What my patients see are flashing dots with a fuzzy 2D animation of something.  The most adroit may even see some semblance of a heart.  What my residents see are isolated images of various aspects of a poorly defined organ.  What I see is a detailed map of the heart laid out in 3D outlining subtle normalities and abnormalities.  I tell my residents that it isn't really something I can teach.  You see enough and you just kind of get it.  Like an autostereogram in which you are looking at a bunch of wavy lines then, magically, a boob pops out (you're probably wondering where I found my autostereograms and what exactly the "auto" part stands for).  Or like the dirty, smelly guys with the shitty lives because they saw no "honor" in living life as a lie in the Matrix (I would have taken the blue pill) who could see Keanu's crappy acting and clumsy karate on a screen that the rest of us only saw 1s and 0s.

The point is there is something intangible - even unintelligible - to our perception.  Take a book for example.  A series of dots make up what you perceive as a letter that, when strung together with other dot-laden letters, forms a word then a sentence, a paragraph, a chapter, and a book.  But it is all a series of dots whether its this bullshit blog or the bible.  Perception is interpretation; the two are inextricably linked.  The fallout of this is objectivity is impossible (at least how we commonly define it).  Our knowledge is based on error prone perception (sorry Plato, but I fall on the "nuture" side of nature vs. nuture when it comes to knowledge; action is a different story entirely).  The scientific method is empirical at it's heart.  So the "medical method" is as well and therefore must be equally as subjective.  (Shit, thanks to Einstein we can't even agree on time and space!)  When I take care of you as your physician, your disease and its treatment do not live in an objective world.  I can't tell you is true.  I can only tell you what fits our shared subjectivity.


Wednesday, January 19, 2011

Pattern recognition and an identity crisis

What the fuck am I? (Too many "fuck"s in this blog? It just works so well at getting readers...) You'll definitely notice an identity crisis weaving it's way through these entries. I guess it's not so much a crisis as I am content with not ever finding out who or what I am. I do believe, however, that the search is a necessary and vital process. In other words, my identity - my life for that matter - is boiled down to a fruitless search. In order to prevent utter personal chaos, the process then has to be the goal. And since meaning is a human construct (yes, I will be serving drinks and similar bits of bullshit wisdom in hell) and a rite of consciousness (more nails in the a-religious coffin), brain-chaos-containment is meaning.  So, Aristotelian logic leads us directly to the idea that I have discovered the meaning of life: process not achievement. The world is now saved. You're welcome America (standard hilarious Will Ferrell).

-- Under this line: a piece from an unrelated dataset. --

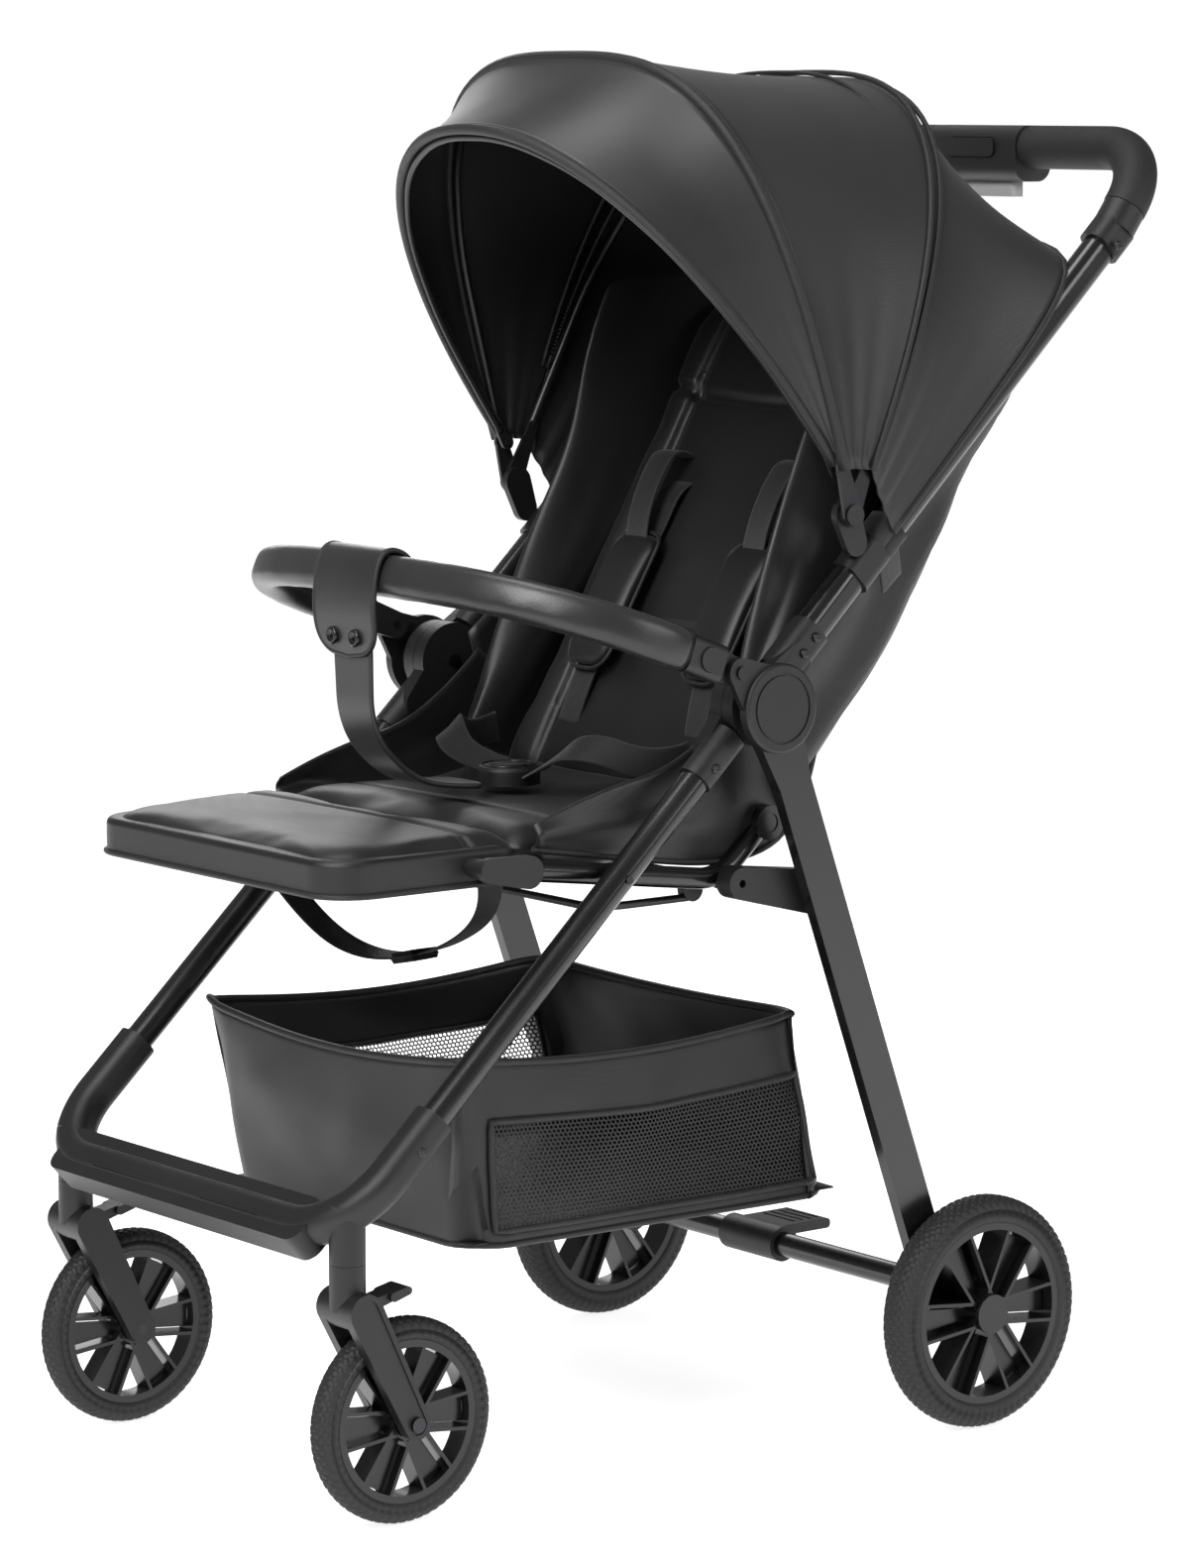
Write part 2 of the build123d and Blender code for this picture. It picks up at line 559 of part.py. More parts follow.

But back to question at hand: what the fuck am I?  Phenomenology has us bracket our perceptual habits and start fresh (more on phenomenology when I know what the hell I'm talking about).  So starting fresh: I am atoms.  I am carbon; I am oxygen; I am hydrogen; and I am sprinkles of other molecular crap.  The table my computer sits on (I won't discuss the computer itself because I don't pretend to understand whatever magic the Warlock Jobs used to create it) is also made of similar, if not identicle, molecular crap.  So what am I in relation to it?  I am exactly that: a relationship.  When I see myself in the mirror, I am looking at the same particles as I see in a cat, or a table, or tree.  I am different because of the relationship of those particles.  I am a pattern, not a substance.

What does this mean?  I am a construct of my mind.  My brain interprets the relationships and creates me or the table or the tree.  I don't exist as I think I exist outside of my head.  So what the fuck am I?  I am whatever my mind wants me to be.